Ep. 2: Dealing with Electronic Device Addiction
In this episode, Dr. Deborah Burton shares her concerns about the growing epidemic of electronic device addiction in kids. This electronics obsession can impact all aspects of life, including at home, at school and in the physician’s office. Based on the daily struggle Dr. Burton sees in her private practice, parents seem to be unaware that the addiction is present or that they need to do something about it.
Screen time addiction is not new
- Back in the 60s, when I was growing up, we had one TV, we wanted to watch it all the time
- My mother forced us to turn off the TV and go play. This concept should continue!
- In the 90s, when raising my girls, I had clear screen time rules. Back before it was a thing! It made sense
- No TV in bedrooms (increased the needed hours of sleep kids need at different ages)
- No TV Monday-Thursdays unless family watched together.
Cell phones are not game changes
- Cell phones are everywhere but that should not change the desire to limit their use
- You have the power to collect phones before homework is completed or during times they are not allowed. DO IT!
- If kids insist they need to phone to talk to friends about homework, give them your number and they can use your phone with your present. If it is about school work, what is the problem?
- Or if you are old school like me, you might still have a phone land line. I told my kids to have their friends call the landline to talk about homework. No one did…so I guess there was not a real need to talk!
New generation of kids raised with electronics still need control
- Plenty of debate about appropriate amounts of screen time per age group, but I recommend you set your standards and then stick to it. Many parents I see do honor the rules they made.
- But as a parent, you must help instill some degree of self-control in your kids. We do not tolerate childhood meltdowns at the store when they do not get to buy a special toy. We should not tolerate the meltdown that comes when you turn the device volume off or put away the electronic device.
- Electronic device addiction is present when kids cannot entertain themselves for periods of times.
- If you find you constantly struggle to keep their devices charged, always look for outlets and constantly ask for wifi passwords, you may be dealing with an electronic device addiction. Why can’t you go places without feeling pressure to keep kids entertained with electronics?

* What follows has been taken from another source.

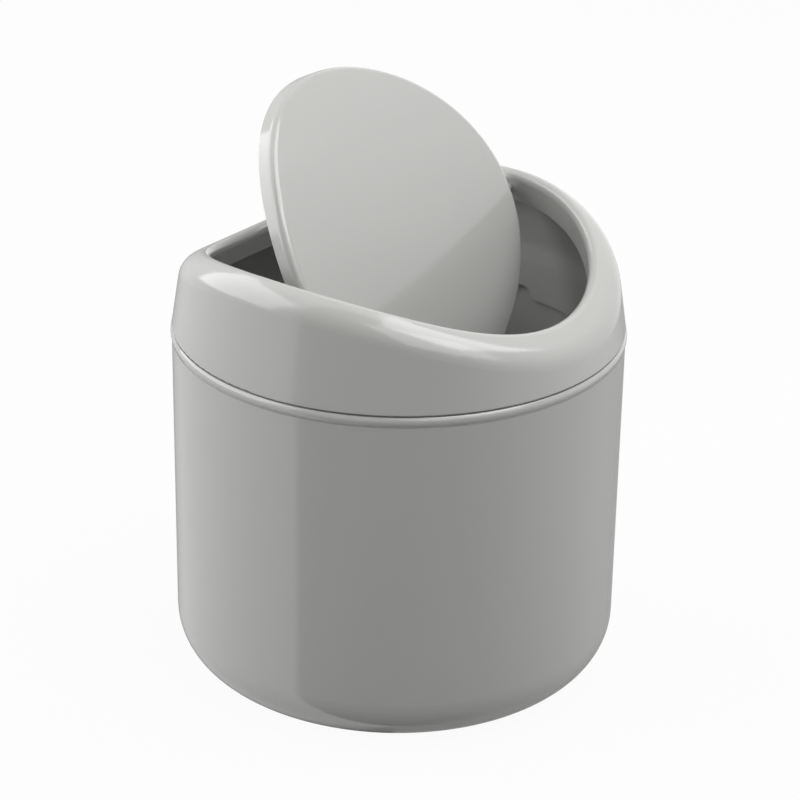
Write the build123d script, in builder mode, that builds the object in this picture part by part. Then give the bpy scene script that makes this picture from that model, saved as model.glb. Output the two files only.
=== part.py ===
"""Countertop bin with a swing lid: a tub, a push-on hood with a saddle-shaped mouth, and a flap
that see-saws in the mouth on two moulded pins. Millimetres, +Z up, origin at the middle of the base.
The swing axis lies along X, and the flap is drawn as it stands open."""

from build123d import *
from math import cos, radians, tan
import os

# Driving dimensions: tub
tub_height = 112.7  # top face of the rim bead
tub_radius = 69.9  # outside of the straight wall
tub_wall = 1.8
tub_floor = 2.2
base_corner = 16.4  # large round between wall and base
foot_width = 6.5  # flat ring that the bin stands on
foot_recess = 1.2  # how far the middle of the base is lifted
bead_height = 2.9
bead_proud = 0.4  # how far the bead stands out from the wall
bead_bulge = 0.7  # how far its outer face curves out between its edges
groove_height = 0.35  # shadow groove under the bead
groove_depth = 0.25

# Driving dimensions: hood
hood_height = 32.7  # from its bottom edge to the top of the rim over the swing axis
hood_lean = 8.75  # lean of the hood wall, degrees from upright
hood_wall = 2.1
hood_edge_round = 0.4
seam_gap = 0.5  # shadow line between bead and hood
seat_width = 0.8  # ring of the hood that stands on the tub's rim
rim_width = 7.4  # of the rim's top, from the hood wall in to the mouth
mouth_dip = 15.5  # how far the saddle falls from the swing axis to the mouth's low ends
mouth_round = 2.5
shoulder_round = 8.8
collar_wall = 2.0
collar_depth = 9.5  # from the rim down to the collar's lower edge, over the swing axis
collar_end_depth = 9.8  # the same at the mouth's low ends
skirt_depth = 13.2  # how far the hood plugs into the tub
skirt_wall = 1.6
skirt_gap = 0.3  # between skirt and tub
skirt_lead = 0.6  # chamfer that leads the skirt in
ledge_rise = 6.0  # slope from the skirt out to the hood wall
ledge_round = 8.0
notch_width = 8.0  # relief in the skirt's lower edge, under each pin
notch_height = 4.0
notch_round = 3.0

# Driving dimensions: flap and its pins
flap_end_gap = 1.5  # from the flap to the mouth at its low ends
flap_side_gap = 4.2  # from the flap to the mouth at the pins
flap_sink = 0.9  # how far the closed flap lies below the top of the rim
flap_end_rise = 1.9  # how much less the flap's arch falls than the rim's
flap_wall = 2.0
flap_skirt = 5.7  # height of the flap's edge
flap_round = 2.4
pin_depth = 5.0  # of the swing axis below the top of the flap
pin_radius = 1.2
pin_clearance = 0.05
pin_reach = 3.6  # how far the pin runs into the lug
pin_play = 0.3  # at the end of each pin, which keeps the flap in the middle
pin_chamfer = 0.5
pin_root = 8.0  # length of the rib that carries the pin under the flap
ear_radius = 2.6  # rounded ear that holds the pin at the flap's lower edge
ear_inset = 0.2
lug_radius = 3.4
lug_thickness = 4.8
snap_slot = 2.1  # narrower than the pin, so that the pin snaps past it
open_angle = 63.3  # how far the flap stands open


def arch_radius(half_span, fall):
    """Radius of an arch that falls this far from its middle to either end."""
    return (half_span**2 + fall**2) / (2 * fall)


# Sizes that follow from these
tub_inside = tub_radius - tub_wall
foot_radius = tub_radius - base_corner - foot_width
bead_bottom = tub_height - bead_height
bead_middle = tub_height - bead_height / 2
bead_radius = tub_radius + bead_proud
bead_edge = bead_radius - bead_bulge
groove_bottom = bead_bottom - groove_height
groove_radius = tub_radius - groove_depth
hood_bottom = tub_height + seam_gap
hood_radius = tub_radius
mouth_peak = hood_bottom + hood_height
mouth_radius = hood_radius - hood_height * tan(radians(hood_lean)) - rim_width
mouth_arch_radius = arch_radius(mouth_radius, mouth_dip)
collar_peak = mouth_peak - collar_depth
collar_arch_radius = arch_radius(mouth_radius, mouth_dip + collar_end_depth - collar_depth)
hood_crown = mouth_peak + shoulder_round
crown_radius = hood_radius - (hood_crown - hood_bottom) * tan(radians(hood_lean))
wall_across = hood_wall / cos(radians(hood_lean))
seat_radius = tub_inside + seat_width
skirt_bottom = tub_height - skirt_depth
skirt_outside = tub_inside - skirt_gap
skirt_inside = skirt_outside - skirt_wall
ledge_top = tub_height + ledge_rise
ledge_radius = hood_radius - wall_across - (ledge_top - hood_bottom) * tan(radians(hood_lean))
flap_half_length = mouth_radius - flap_end_gap
flap_half_width = mouth_radius - flap_side_gap
flap_peak = mouth_peak - flap_sink
flap_arch_radius = arch_radius(flap_half_length, mouth_dip - flap_end_rise)
swing_height = flap_peak - pin_depth
rib_height = pin_depth - flap_wall / 2  # from the pin up into the flap's plate
pin_length = mouth_radius + pin_reach
swing_axis = Axis((0, 0, swing_height), (1, 0, 0))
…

- If yourself apologizing to your physician when your child falls on the floor and arches her back because you put away the cell phone, you may have a child with an electronic device addiction.
Tips for dealing with electronic device addiction in kids
- At home, practice randomly taking away the device and requiring kids to entertain themselves with other things
- Vary the amount of time that you are removing the device so it is not predictable
- Do not let your child know the device is going to be removed as this resembles how they need to deal with a device that has a dead battery. This should not be a crisis1
- Practice only using devices with no sound or only using headphones
- AND…get control of your own electronic device addiction!
How parent electronic device addiction impacts kids
- I mentioned that you should avoid searching for outlets and chargers for kids, but are you constantly looking to charge your phone?
- Do you hold your phone on your lap while you are talking to the physician? Have you looked down to check an incoming text WHILE the physician is talking?
- Parents should keep their phones in purses or in a pocket to avoid using it. This is true in many situations but particularly during the short physician office visit.
- If an important call or text is coming to let you know another child has arrived home safely, then you can let the physician know and quickly check.
Examples of unacceptable electronic manners (especially in physician’s office)
- Unplugging anything so that you have room to plug in your device. NEVER do this!
- Repeatedly looking down at cell phone in your hand or lap to check incoming messages
- Using any electronic devices with the volume turned up. They should always be silent or used with headphones
- Talking on your phone and when the physician enters, holding up your finger and saying “hold on for a minute”. Seriously? Never. You are there to meet with the physician. When she enters, unless there is a life-threatening emergency, you must tell the caller you have to go, and then promptly hang up.
Because I continue to be flabbergasted by how aggressive kids get when their devices are taken away or volume turned off, I feel this is a topic I will be discussing for a long time.
I have previously blogged about rude electronic device manners and made some suggestions on quiet activities kids can use. We all have different parenting styles but in your style find some way to address this topic with your kids.